A judicial win for college athletics

College football players unionizing is the first step to a non-corrupt NCAA


Williams is a sophomore journalism major and staff writer for The Spectator. Williams can be reached at [email protected] or @bookofellis.

Story by Ellis Williams, Staff Writer

In 2011, Turner Sports, home of television networks CBS, TNT, TBS and truTV, signed a $10.8 billion contract with the NCAA for the March Madness tournament. The 13-year deal gives Turner Sports the exclusive rights to air the three weekends of tournament games in March.

The deal for the NCAA caused debate across the nation, and the definition of “amateurism” in college sports was questioned more than ever before.

Fast forward to March 26.  A regional director in Chicago, part of the National Labor Relations Board, ruled that Northwestern University football players were employees of the university and have the right to form a union and collectively bargain.

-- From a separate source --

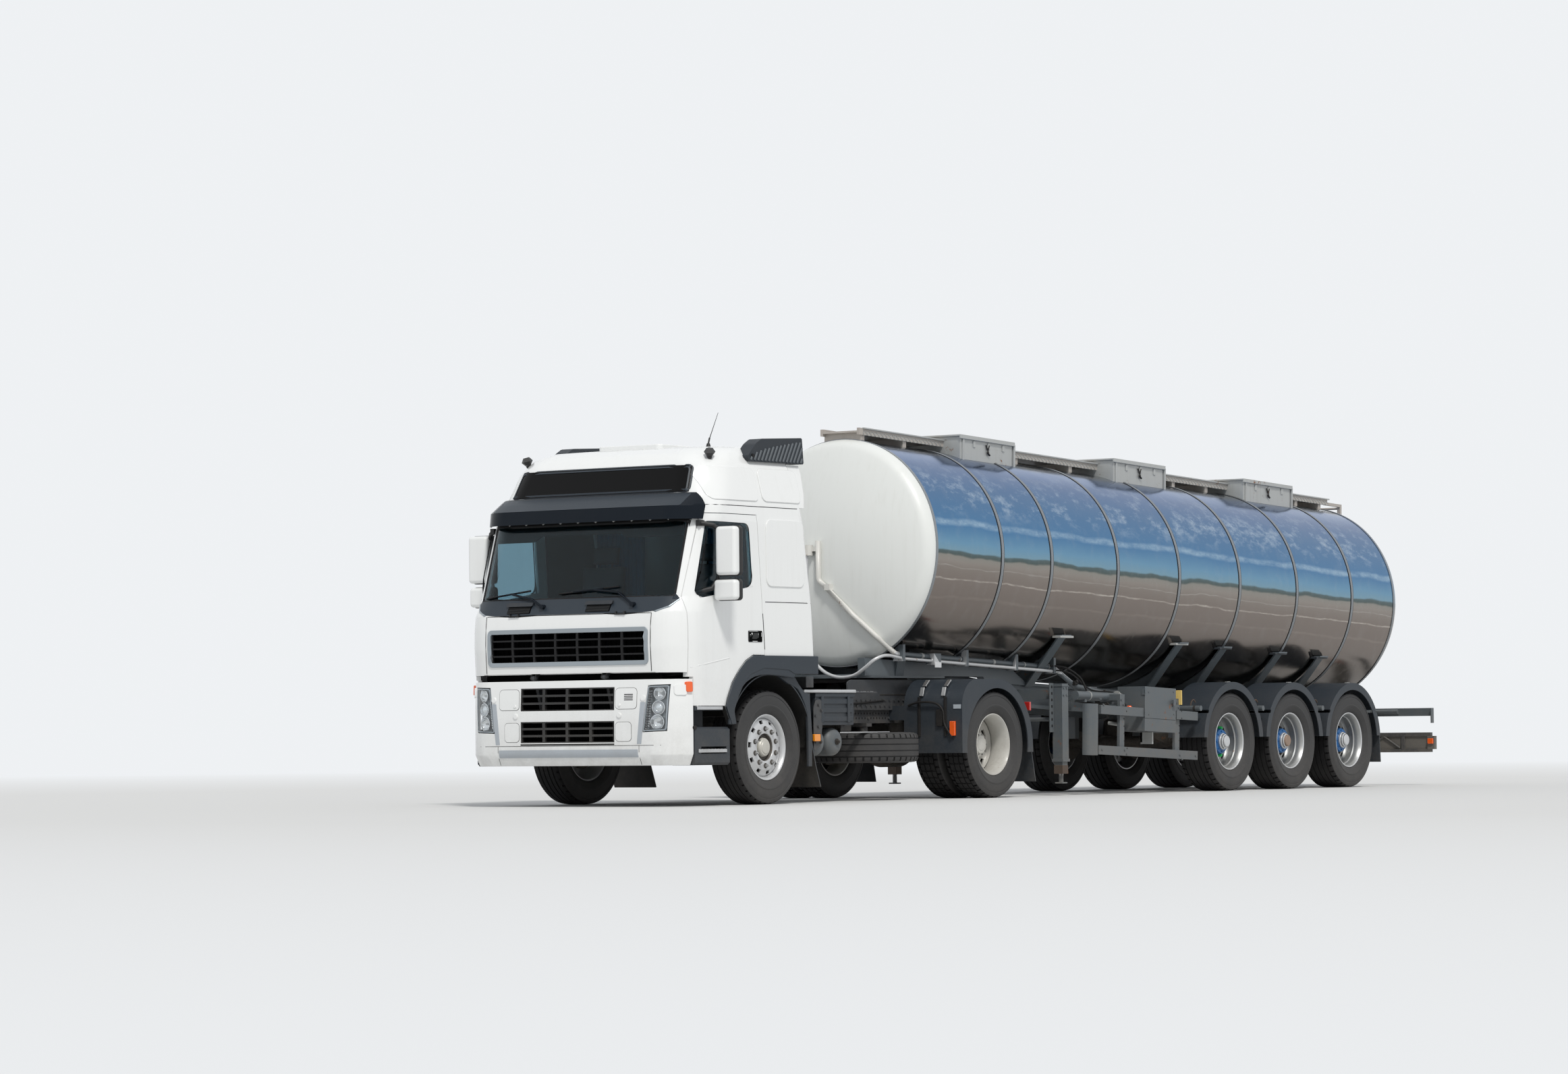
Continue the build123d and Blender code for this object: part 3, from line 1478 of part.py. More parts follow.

Former Northwestern quarterback Kain Colter has been leading the charge in this case, and he said in an interview with ESPN it is not necessarily the right to earn wages that college athletes are looking for. Instead, they seek medical coverage and greater academic support.

“Right now the NCAA doesn’t guarantee that any of our medical bills will be paid,” Colter said. “… The graduation rates for college football players across the nation is around 50 percent, and that is not setting up the players for success outside of their sport.”

College athletes being recognized as employees of their respective universities bring up several questions regarding taxation, wages and Title IX. College players able to unionize creates concerns about how universities will treat their newfound “employees.”

Will universities no longer pay for the athlete’s transportation to games, just as they do not pay for transportation for their cooks or janitors? Do players strike if they don’t agree with the universities’ treatment of them?

It will take years, possibly decades, for all questions to be solved through the courts.

However, a few things are clear in light of this ruling. First, this is the initial step towards NCAA athletes being able to one day earn wages.

The reason college athletes deserve compensation, on top of their athletic scholarships, is because of the billions of dollars the NCAA is making through television contracts each year.

On top of Turner Sport’s $10.8 billion deal, there are also well over $10 billion paid to the NCAA for the college football bowl games, according to CBS college football insider Jeremy Fowler.

In a 2011 report from The New York Times, the combined salary of the top 15 college football coaches was $53.4 million. Compare that to the median price of an athletic scholarship of $27,923 found in a 2011 report by USA Today.

The NCAA, the universities, the alumni, merchandisers, television networks and coaches are all making large amounts of money off a product the college athletes are producing.

The solution is simple, and it is found in the roots of the American economy. It is called capitalism. According to a 2012 report by Business Insider, about 1.5 percent of college football and basketball players become professionals.

Because of this, the majority of college athletes will never be as popular or as marketable as they are while they are athletes at their Division I university. The athletes should be able to market themselves in hopes of receiving endorsement deals or selling their autograph to collectors.

The pay-to-play debate has been around for a long time, but Northwestern players gaining the right to unionize is the first step toward improvement.